UK teenagers far more overweight than previous generations

More than a third of teenagers in the UK begin their adult life already overweight or obese, disturbing new reseach has revealed.

Scientists have found that one in five (21%) young people were obese at age 17, and a further one in seven (14%) were overweight.

Those from poorest families are at the greatest risk, with rates of obesity twice as high among this group compared to those from the richest households, according to the report published by the Centre for Longitudinal Studies (CLS) at the UCL Social Research Institute.

Previous studies have shown that people born before 1980, who became teeangers in the mid 1990s, suffered from “much lower” levels of obesity than today’s teenagers.

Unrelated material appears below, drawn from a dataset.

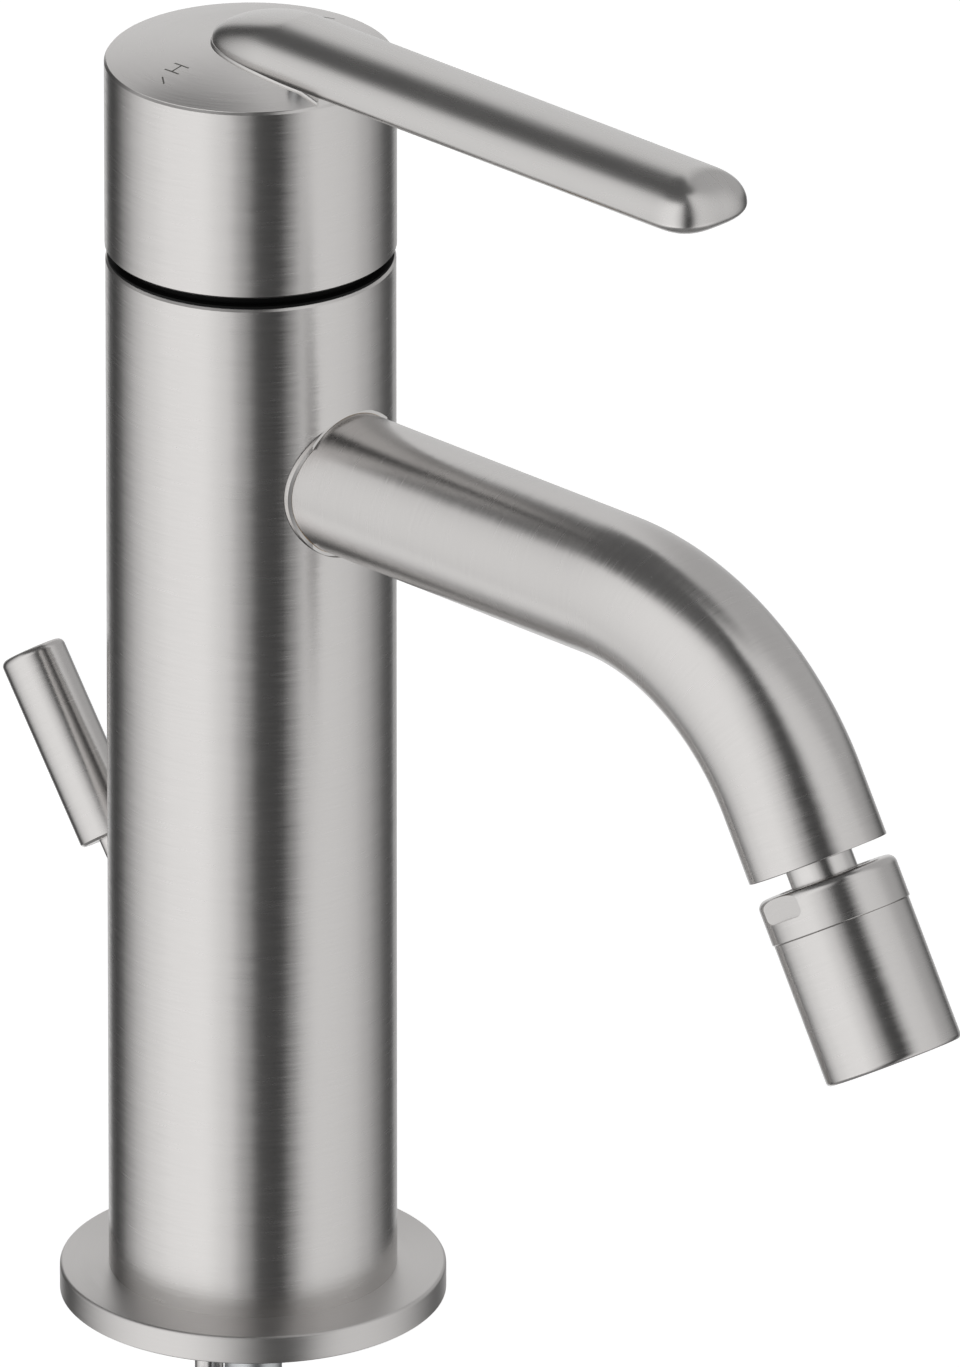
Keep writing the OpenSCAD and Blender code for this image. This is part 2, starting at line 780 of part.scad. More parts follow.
// Oval bar with rolled ends, drawn as rings from its flat lower face up to a narrow ridge
module bar_body() {
    crown_steps = 14;
    belly_steps = 3;
    crown = lever_h - lever_belly;
    tuck = acos(lever_tuck);
    shares = concat(
        [for (k = [belly_steps : -1 : 1]) cos(tuck * k / belly_steps)],
        [for (k = [crown_steps : -1 : 1]) sin(90 * k / crown_steps)]);
    heights = concat(
        [for (k = [belly_steps : -1 : 1]) lever_belly * (1 - sin(tuck * k / belly_steps) / sin(tuck))],
        [for (k = [crown_steps : -1 : 1]) lever_belly + crown * cos(90 * k / crown_steps)]);
    count = len(bar_outline(1));
    rows = len(shares);
    points = [for (k = [0 : rows - 1]) for (p = bar_outline(shares[k])) [p[0], p[1], bar_z + heights[k]]];
    faces = concat(
        [[for (i = [0 : count - 1]) i]],
        [[for (i = [count - 1 : -1 : 0]) (rows - 1) * count + i]],
        [for (k = [0 : rows - 2]) for (i = [0 : count - 1]) let (j = (i + 1) % count)
            [k * count + i, (k + 1) * count + i, (k + 1) * count + j]],
        [for (k = [0 : rows - 2]) for (i = [0 : count - 1]) let (j = (i + 1) % count)
            [k * count + i, (k + 1) * count + j, k * count + j]]);
    polyhedron(points, faces, convexity = 4);
}

// Sphere that the cap's domed top is part of
module dome() {
    translate([0, 0, apex_z - dome_r]) sphere(r = dome_r, $fn = 360);
}

// Foot between the dome and the bar's flat lower face
module bar_foot() {
    intersection() {
        translate([0, 0, rim_z]) linear_extrude(height = bar_z - rim_z + lever_belly / 2)
            polygon(bar_outline(lever_tuck - 2 * foot_inset / lever_w));
        bar(cap_r - cap_bevel, rim_z - over, apex_z);
    }
}

module lever_bar() {
    color(steel) difference() {
        union() {
            bar_body();
            bar_foot();
        }
        dome();
        at_bar_screws() bar(bar_screw_d / 2 + fit, rim_z - over, bar_screw_top + fit);
    }
}

module lever_bar_screws() {
    color(bright) at_bar_screws() difference() {
        union() {
            bar(bar_screw_d / 2, ceiling_z - over, bar_screw_top);
            bar(screw_head_d / 2, ceiling_z - screw_head_h, ceiling_z);
        }
        translate([0, 0, ceiling_z - screw_head_h - over]) cylinder(r = 1.15, h = 1.3 + over, $fn = 6);
    }
}

module lever_set_screw() {
    from = stem_square / 2 + fit;
    color(black) translate([0, from, set_screw_z]) rotate([-90, 0, 0]) difference() {
        cylinder(d = set_screw_d, h = set_screw_h);
        translate([0, 0, set_screw_h - 2.5]) cylinder(r = 1.45, h = 2.5 + over, $fn = 6);
    }
}

module screw_plug() {
    color(bright) intersection() {
        translate([0, cap_in_r - 0.8, set_screw_z]) rotate([-90, 0, 0]) cylinder(d = plug_d, h = cap_wall + 2);
        bar(cap_r, cap_z, rim_z);
    }
}

// The rod's bend is turned around a thin bore, which two cores fill as they tie it to its neighbours
module pull_rod() {
    leg_top = rod_corner_z - rod_tangent;
    core_r = 0.6 * rod_r;
    core_h = rod_tangent + 0.2;
    color(bright) translate([0, rod_leg_y + rod_bend_r, leg_top]) {
        in_side_plane() rotate([0, 0, 180 - rod_tilt]) rotate_extrude(angle = rod_tilt)
            translate([rod_bend_r, 0]) difference() {
                circle(r = rod_r);
                circle(r = 0.1 * rod_r);
            }
        rotate([-rod_tilt, 0, 0]) translate([0, -rod_bend_r, 0]) {
            bar(rod_r, 0, rod_slant + knob_off + knob_bore);
            bar(core_r, -core_h, over);
        }
        translate([0, -rod_bend_r, 0]) {
            bar(rod_r, rod_tip_h - rod_below - leg_top, 0);
            bar(rod_r - rod_tip_step, -rod_below - leg_top, over - leg_top - rod_below + rod_tip_h);
            bar(core_r, -over, core_h);
        }
    }
}

module pull_knob() {
    color(steel) at_rod() difference() {
        rotate_extrude() polygon(concat(
            [[0, knob_off], [knob_d / 2 - 0.2, knob_off], [knob_d / 2, knob_off + 0.2]],
            round_corner(knob_d / 2, knob_off + knob_h, knob_round),
            [[0, knob_off + knob_h]]));
        bar(rod_r + fit, knob_off - over, knob_off + knob_bore + fit);
    }
}

base_flange();
base_gasket();
base_insert();
body_shell();
waterway_body();
spout_collar();
spout_tube();
ball_stem();
cartridge_base();
cartridge_seals();
cartridge_housing();
housing_o_ring();
fixed_ceramic_disc();
retaining_nut();
glide_ring();
rod_guide_bush();
fixing_stud();
clamp_pad();
clamp_plate();
fixing_nut();
ball_cup();
ball_seal();
aerator_ring_nut();
aerator_housing();
aerator_gasket();
aerator_insert();
cartridge_carriage();
pivot_pin();
moving_ceramic_disc();
disc_carrier();
lever_stem();
lever_cap();
lever_bar();
lever_bar_screws();
lever_set_screw();
screw_plug();
pull_rod();
pull_knob();
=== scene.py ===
"""Dresses the bidet mixer: brushed steel outside, a satin lever, engraved hot and cold marks, and the
finishes of the pieces inside it and under the deck, in a light tent with a pale floor.

Lengths are in metres in the object's own frame. The spout points to -Y, the pull rod lies at +Y and the
hot side is at -X. Turned pieces are drawn round their own local Z axis, then placed."""

import json
import math

import bmesh
import bpy
from bpy.props import FloatProperty, FloatVectorProperty, IntProperty, PointerProperty
from bpy.types import Operator, Panel, PropertyGroup
from mathutils import Matrix, Vector


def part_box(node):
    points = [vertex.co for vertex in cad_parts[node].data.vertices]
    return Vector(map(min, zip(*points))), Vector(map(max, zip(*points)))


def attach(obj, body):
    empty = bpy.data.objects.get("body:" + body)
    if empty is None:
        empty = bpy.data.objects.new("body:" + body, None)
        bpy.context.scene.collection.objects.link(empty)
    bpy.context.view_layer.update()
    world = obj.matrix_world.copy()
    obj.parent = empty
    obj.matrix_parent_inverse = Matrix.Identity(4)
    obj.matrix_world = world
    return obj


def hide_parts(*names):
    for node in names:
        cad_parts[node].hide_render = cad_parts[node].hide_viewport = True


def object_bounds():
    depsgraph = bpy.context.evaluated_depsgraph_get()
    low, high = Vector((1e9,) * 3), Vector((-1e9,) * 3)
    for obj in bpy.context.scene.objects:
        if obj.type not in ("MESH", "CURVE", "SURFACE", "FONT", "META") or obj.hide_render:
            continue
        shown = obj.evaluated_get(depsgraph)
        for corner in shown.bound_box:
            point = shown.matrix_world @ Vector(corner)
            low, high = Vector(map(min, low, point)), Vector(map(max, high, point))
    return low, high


bl_info = {
    "name": "Bidet Mixer",
    "version": (1, 0, 0),
    "blender": (4, 5, 0),
    "location": "View3D > Sidebar > Mixer",
    "description": "Dresses a single-lever bidet mixer in brushed steel and lights it",
    "category": "Object",
}

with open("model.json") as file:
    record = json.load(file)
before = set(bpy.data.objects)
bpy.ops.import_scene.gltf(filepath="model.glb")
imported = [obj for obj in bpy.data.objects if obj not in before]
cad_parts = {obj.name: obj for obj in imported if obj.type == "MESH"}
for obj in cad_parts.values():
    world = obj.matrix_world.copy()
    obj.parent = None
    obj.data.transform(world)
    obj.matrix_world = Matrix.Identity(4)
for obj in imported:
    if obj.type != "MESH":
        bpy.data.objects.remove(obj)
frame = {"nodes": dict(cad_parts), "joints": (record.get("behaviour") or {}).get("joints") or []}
cad_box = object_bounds()

MM = 0.001
TURN_STEPS = 192
SMOOTH_LIMIT = math.radians(32.0)
CUT_SMOOTH_LIMIT = math.radians(16.0)


def joint(name):
    """The record's entry for one joint."""
    return next(j for j in frame["joints"] if j["name"] == name)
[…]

It comes after the annual Health Survey, published on Tuesday, revealed that one in six adults in England is likely to have an eating disorder which may be fueled by growing levels of obesity. It also found that two thirds of adults were overweight or obese, with the problem more prevalent among men (68 per cent) than women (60 per cent).

The latest data on teenage obesity, which was collected between 2018-19, is based on a nationally representative group of over 10,000 people who have been taking part in the Millennium Cohort Study (MCS) since they were born in 2000-02.

Dr David Bann, co-author of the report, said: "Obesity rates in the UK have been a concern for decades and these high levels among 17-year-olds, affecting the disadvantaged most, suggest that previous policy initiatives haven't worked.

"Without ambitious policy action, we expect this concerning trend to continue in future and have long-term health consequences. Action on obesity now will help to protect the NHS in future.

Dr Bann added: "The planned closure of Public Health England leaves us with a pressing need for an independent properly funded organisation which has obesity strategy as part of its remit."

His team said they found obesity rates among teenagers to be "strongly linked to household income, with those from the least well-off households the worst affected".

Professor Emla Fitzsimons, of the CLS, said: "It's a major concern that so many young people are an unhealthy weight and are starting off adult life facing an increased risk of greater long-term physical and psychological health problems.

"Levels of obesity among this generation are alarming, and are even more worrying given emerging evidence on links between excess weight and Covid-19.”

Prof. Fitzsimons told The Telegraph: “There is little comparable data but previous studies have shown that people born before 1980 tended not to suffer so much from being overweight or obese as teenagers. There were much lower levels of obesity in previous generations."

The research was funded by the Economic and Social Research Council.

The authors of the annual health survey for England found warned that their data reinforces initial findings that coronavirus is having a disproportionate impact on lower income families in deprived areas, where obesity is already a significant problem.

Their survey found that adults living in the most deprived areas were the most likely to be obese. This was the case particularly with women, with 39 per cent of women in the most deprived areas suffering from obesity, compared with 22 per cent in the least deprived areas.

Jennifer Mindell, Professor of Public Health at University College London, co-editor of the survey, said: “Obesity and diabetes both increase your risk of having severe disease if you catch coronavirus.

"The fact these conditions are unequally distributed across society is one reason people living in deprived areas have a much higher risk of having severe coronavirus and dying from it.”